Insgesamt wurde in Deutschland nicht viel über die Finanzierung des Krieges nachgedacht. Geld spielte in den Köpfen zu dieser Zeit tatsächlich keine Rolle. Helfferich glaubte, wie die überwältigende Mehrheit der Deutschen, an einen kurz bevorstehenden Sieg. Und dennoch, er blieb der Minister, der für die fatale Entscheidung verantwortlich zeichnete, den Krieg über Schulden und nicht über Steuern zu finanzieren. 1915 konnte von einem schnellen Sieg (der die Voraussetzung für die Zahlungsfähigkeit der Verlierer war) nicht mehr die Rede sein und ein kluger Finanzminister hätte das Risiko erkennen müssen, zumindest auf den Schulden bei der eigenen Bevölkerung sitzen zu bleiben.

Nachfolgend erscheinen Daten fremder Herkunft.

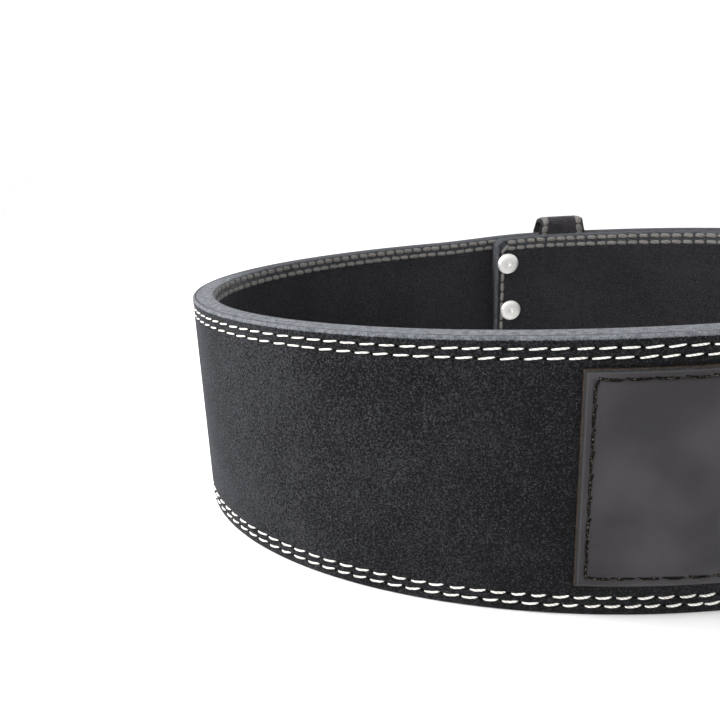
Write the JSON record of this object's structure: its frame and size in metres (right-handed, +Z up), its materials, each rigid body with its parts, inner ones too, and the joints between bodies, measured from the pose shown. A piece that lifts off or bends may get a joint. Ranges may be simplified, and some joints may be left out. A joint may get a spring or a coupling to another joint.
{
  "type": "weightlifting belt",
  "caption": "Wide stiff leather belt in two sewn layers, fastened in an oval, with a keeper loop, riveted inner end, back patch and flat clasp.",
  "frame": {"origin": "middle of the belt's footprint on the surface it stands on", "axes": "+X along the belt's longest way across, towards the wearer's right side as worn, +Y towards the fastening at the wearer's front, +Z up from the standing edge"},
  "size_m": [0.356, 0.2538, 0.1125],
  "materials": {
    "edge_leather": "dyed black leather with a matt grey cut edge",
    "suede": "charcoal suede",
    "keeper_leather": "charcoal suede",
    "patch_leather": "smooth semi-gloss dark leather",
    "rivet_metal": "bright nickel plate",
    "clasp_metal": "satin steel"
  },
  "bodies": {
    "root": {"inner_leather": "edge_leather", "outer_suede": "suede", "keeper": "keeper_leather", "back_patch": "patch_leather", "rivet_top": "rivet_metal", "rivet_middle": "rivet_metal", "rivet_bottom": "rivet_metal", "clasp": "clasp_metal"}
  },
  "joints": []
}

Indem Helfferich sich dafür entschied, den Krieg gegen den Rest der Welt auf dieselbe Weise zu finanzieren, wie Preußen im 19. Jahrhundert seine Kriege bezahlt hatte, handelte er auf eine Weise, wie man sie in Deutschland oft beobachten konnte. Der Pragmatismus der Engländer bestand in der Tradition des Empirismus darin, sich den Fakten, auch den neuen, zu stellen, ihre Gesetzmäßigkeiten zu erkennen und daraus das Beste zu machen. Der Pragmatismus der Deutschen hingegen speiste sich, ganz im Sinne Hegels, aus den Lehren der Geschichte: Sie hielten an dem fest, was in der Vergangenheit funktioniert hatte.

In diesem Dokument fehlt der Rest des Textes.